■ **EXERCISE PROMPT**: Reproduce exactly and only the lines running from the one with "Write part 2" through the one with "of the silicone", both end lines included.

■ **ROWS**:
(begin)

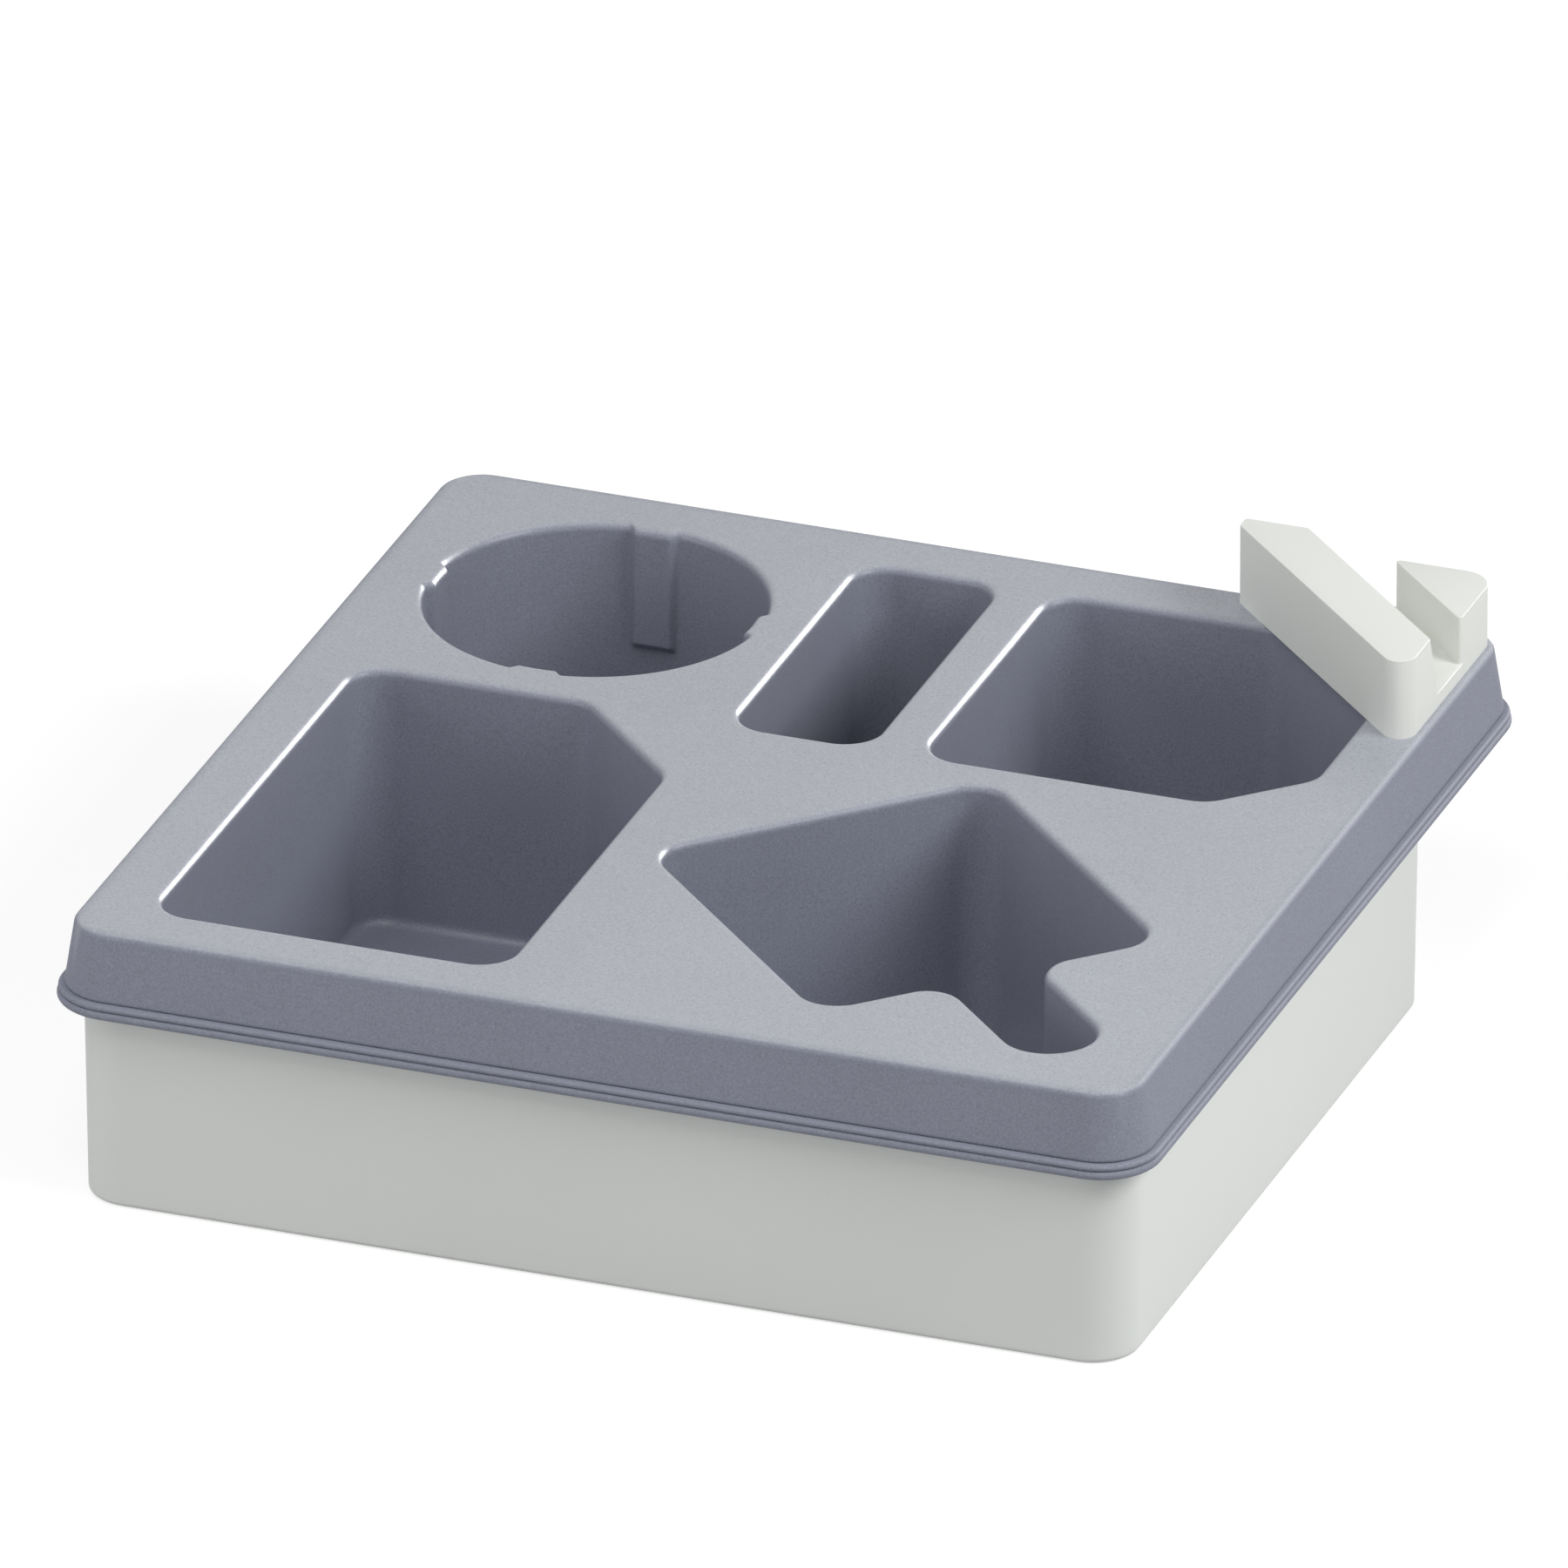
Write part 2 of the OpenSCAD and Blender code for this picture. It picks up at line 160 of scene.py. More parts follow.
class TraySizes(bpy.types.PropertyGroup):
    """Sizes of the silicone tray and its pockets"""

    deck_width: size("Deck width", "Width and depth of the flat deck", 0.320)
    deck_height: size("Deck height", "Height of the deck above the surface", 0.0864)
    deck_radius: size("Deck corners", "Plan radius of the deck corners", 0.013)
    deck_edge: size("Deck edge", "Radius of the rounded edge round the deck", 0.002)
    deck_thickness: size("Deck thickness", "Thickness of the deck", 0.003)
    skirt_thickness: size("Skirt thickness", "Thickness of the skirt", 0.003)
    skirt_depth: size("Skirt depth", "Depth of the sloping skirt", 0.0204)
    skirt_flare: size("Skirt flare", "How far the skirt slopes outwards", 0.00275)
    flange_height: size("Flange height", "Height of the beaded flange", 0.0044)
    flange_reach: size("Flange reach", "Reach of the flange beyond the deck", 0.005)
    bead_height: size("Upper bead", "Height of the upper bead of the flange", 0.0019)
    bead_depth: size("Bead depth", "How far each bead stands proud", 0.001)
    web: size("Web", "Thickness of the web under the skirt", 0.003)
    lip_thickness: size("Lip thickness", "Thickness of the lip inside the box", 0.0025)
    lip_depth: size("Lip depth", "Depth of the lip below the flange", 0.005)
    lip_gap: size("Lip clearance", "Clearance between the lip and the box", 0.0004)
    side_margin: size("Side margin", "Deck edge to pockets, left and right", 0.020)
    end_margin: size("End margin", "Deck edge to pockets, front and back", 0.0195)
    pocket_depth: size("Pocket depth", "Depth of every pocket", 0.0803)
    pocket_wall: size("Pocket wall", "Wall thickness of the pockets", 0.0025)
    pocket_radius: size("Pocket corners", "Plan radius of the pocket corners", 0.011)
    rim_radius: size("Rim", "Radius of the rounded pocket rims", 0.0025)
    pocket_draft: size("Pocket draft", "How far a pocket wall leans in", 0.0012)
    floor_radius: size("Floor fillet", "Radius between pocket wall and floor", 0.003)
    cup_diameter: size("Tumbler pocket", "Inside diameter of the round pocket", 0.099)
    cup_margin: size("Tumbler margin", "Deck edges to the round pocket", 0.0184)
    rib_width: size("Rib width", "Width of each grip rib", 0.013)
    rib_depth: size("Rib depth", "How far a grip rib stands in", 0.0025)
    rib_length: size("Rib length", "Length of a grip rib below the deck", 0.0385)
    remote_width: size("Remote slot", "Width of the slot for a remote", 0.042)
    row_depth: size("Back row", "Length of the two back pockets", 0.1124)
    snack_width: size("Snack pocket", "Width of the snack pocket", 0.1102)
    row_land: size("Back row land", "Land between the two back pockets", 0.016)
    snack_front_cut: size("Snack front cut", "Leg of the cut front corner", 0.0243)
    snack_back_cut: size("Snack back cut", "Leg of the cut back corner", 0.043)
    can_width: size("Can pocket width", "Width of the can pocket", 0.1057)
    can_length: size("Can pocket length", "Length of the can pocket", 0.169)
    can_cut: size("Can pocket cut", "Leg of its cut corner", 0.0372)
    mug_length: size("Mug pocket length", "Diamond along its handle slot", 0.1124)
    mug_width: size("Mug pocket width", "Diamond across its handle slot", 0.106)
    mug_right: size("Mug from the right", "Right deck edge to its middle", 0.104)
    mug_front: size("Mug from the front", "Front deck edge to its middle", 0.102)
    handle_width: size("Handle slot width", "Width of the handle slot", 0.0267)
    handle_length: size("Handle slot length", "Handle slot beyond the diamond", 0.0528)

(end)
(begin)

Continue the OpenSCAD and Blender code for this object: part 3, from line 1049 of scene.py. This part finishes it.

(end)
(begin)

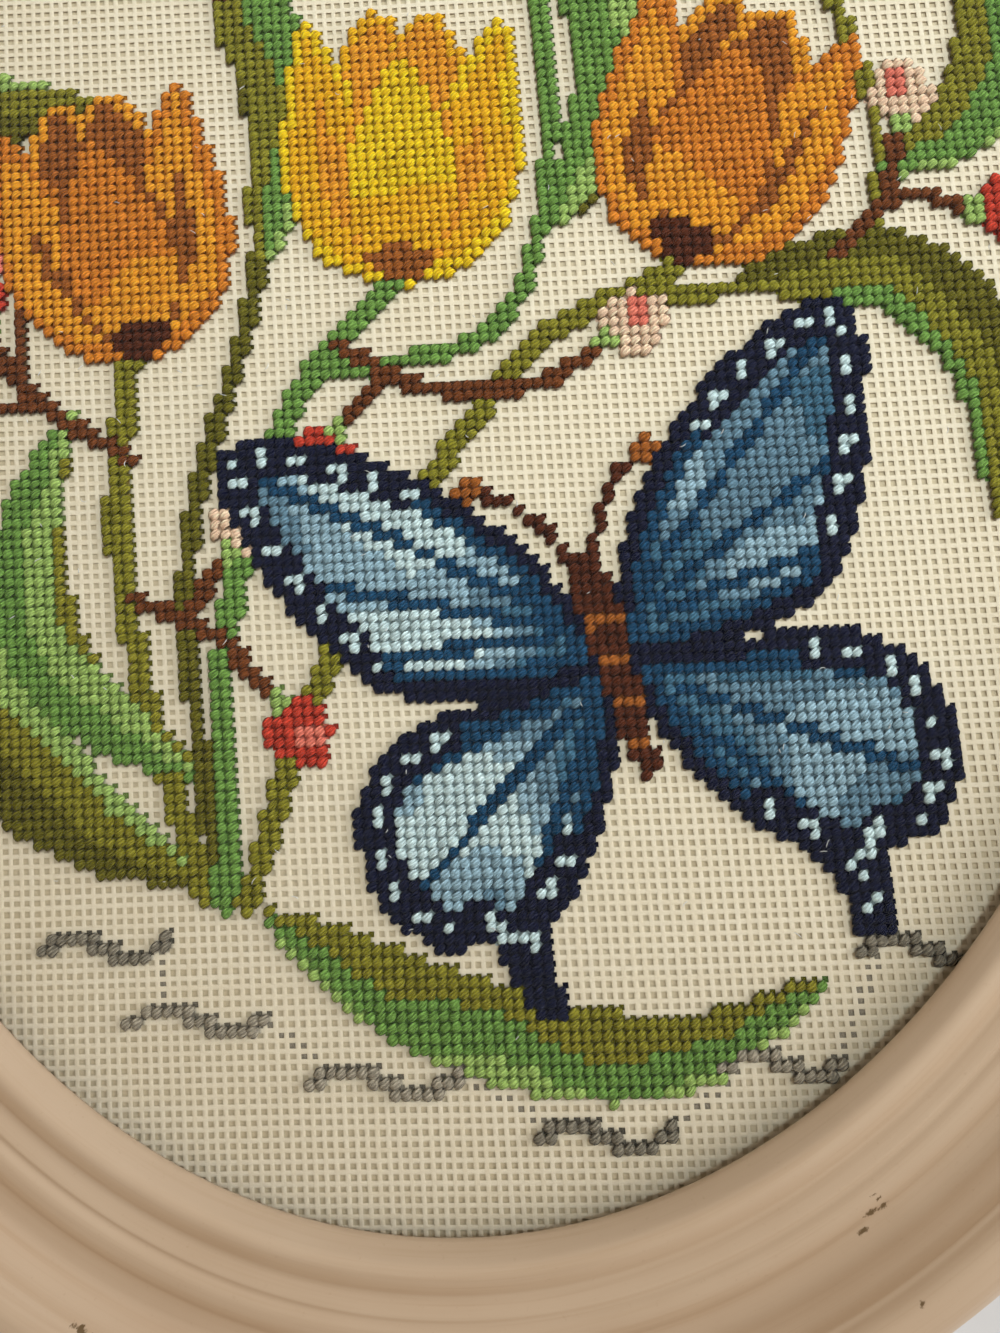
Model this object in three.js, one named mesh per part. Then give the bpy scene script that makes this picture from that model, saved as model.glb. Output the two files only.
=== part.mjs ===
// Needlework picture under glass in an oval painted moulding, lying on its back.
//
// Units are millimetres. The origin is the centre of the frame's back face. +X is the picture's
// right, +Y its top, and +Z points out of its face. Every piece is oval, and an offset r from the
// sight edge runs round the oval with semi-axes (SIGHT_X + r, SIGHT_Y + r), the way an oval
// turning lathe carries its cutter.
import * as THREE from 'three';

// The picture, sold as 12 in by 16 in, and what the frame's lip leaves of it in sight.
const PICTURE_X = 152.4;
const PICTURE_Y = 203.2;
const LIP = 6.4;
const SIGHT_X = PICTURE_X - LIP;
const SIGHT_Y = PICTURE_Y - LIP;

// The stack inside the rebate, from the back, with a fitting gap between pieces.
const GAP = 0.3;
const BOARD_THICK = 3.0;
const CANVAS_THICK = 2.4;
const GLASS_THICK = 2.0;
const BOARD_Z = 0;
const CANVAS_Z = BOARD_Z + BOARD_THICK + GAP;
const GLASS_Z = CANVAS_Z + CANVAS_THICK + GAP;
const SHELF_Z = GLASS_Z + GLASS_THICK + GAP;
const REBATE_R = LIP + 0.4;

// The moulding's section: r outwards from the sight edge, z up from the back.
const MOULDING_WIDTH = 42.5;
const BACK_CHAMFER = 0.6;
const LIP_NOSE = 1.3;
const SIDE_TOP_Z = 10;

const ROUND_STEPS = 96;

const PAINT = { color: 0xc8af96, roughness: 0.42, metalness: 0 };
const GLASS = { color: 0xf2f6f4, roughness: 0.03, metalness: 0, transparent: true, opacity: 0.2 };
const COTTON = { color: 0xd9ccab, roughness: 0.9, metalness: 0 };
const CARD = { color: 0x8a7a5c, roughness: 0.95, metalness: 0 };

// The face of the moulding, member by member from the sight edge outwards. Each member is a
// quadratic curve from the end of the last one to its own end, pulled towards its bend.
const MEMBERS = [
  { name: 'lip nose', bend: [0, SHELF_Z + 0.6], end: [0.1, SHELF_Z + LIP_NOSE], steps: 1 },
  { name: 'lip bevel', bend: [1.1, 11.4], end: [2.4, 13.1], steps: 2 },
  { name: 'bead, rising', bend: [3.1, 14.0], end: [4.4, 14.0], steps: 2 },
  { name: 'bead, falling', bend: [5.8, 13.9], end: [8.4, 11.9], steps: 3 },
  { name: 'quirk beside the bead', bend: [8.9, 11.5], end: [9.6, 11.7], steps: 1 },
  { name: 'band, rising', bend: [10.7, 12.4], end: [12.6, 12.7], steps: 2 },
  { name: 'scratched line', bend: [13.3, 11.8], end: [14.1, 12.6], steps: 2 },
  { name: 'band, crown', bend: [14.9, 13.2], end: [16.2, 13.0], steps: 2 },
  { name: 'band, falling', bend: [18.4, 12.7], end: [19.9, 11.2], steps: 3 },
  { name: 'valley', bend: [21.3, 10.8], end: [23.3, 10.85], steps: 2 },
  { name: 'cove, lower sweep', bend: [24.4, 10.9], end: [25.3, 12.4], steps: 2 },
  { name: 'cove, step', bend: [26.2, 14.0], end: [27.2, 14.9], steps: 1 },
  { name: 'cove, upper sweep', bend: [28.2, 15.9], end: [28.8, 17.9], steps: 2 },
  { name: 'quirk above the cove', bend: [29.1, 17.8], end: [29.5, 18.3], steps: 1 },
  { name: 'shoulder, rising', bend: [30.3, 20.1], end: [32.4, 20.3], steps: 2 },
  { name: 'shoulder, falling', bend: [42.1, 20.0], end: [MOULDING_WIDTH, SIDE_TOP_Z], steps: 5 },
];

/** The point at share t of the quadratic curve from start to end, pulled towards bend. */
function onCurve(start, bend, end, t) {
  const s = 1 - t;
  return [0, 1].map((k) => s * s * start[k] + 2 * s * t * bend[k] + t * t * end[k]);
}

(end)

■ **ANSWER TO THE PROBLEM**:
Write part 2 of the OpenSCAD and Blender code for this picture. It picks up at line 160 of scene.py. More parts follow.
class TraySizes(bpy.types.PropertyGroup):
    """Sizes of the silicone tray and its pockets"""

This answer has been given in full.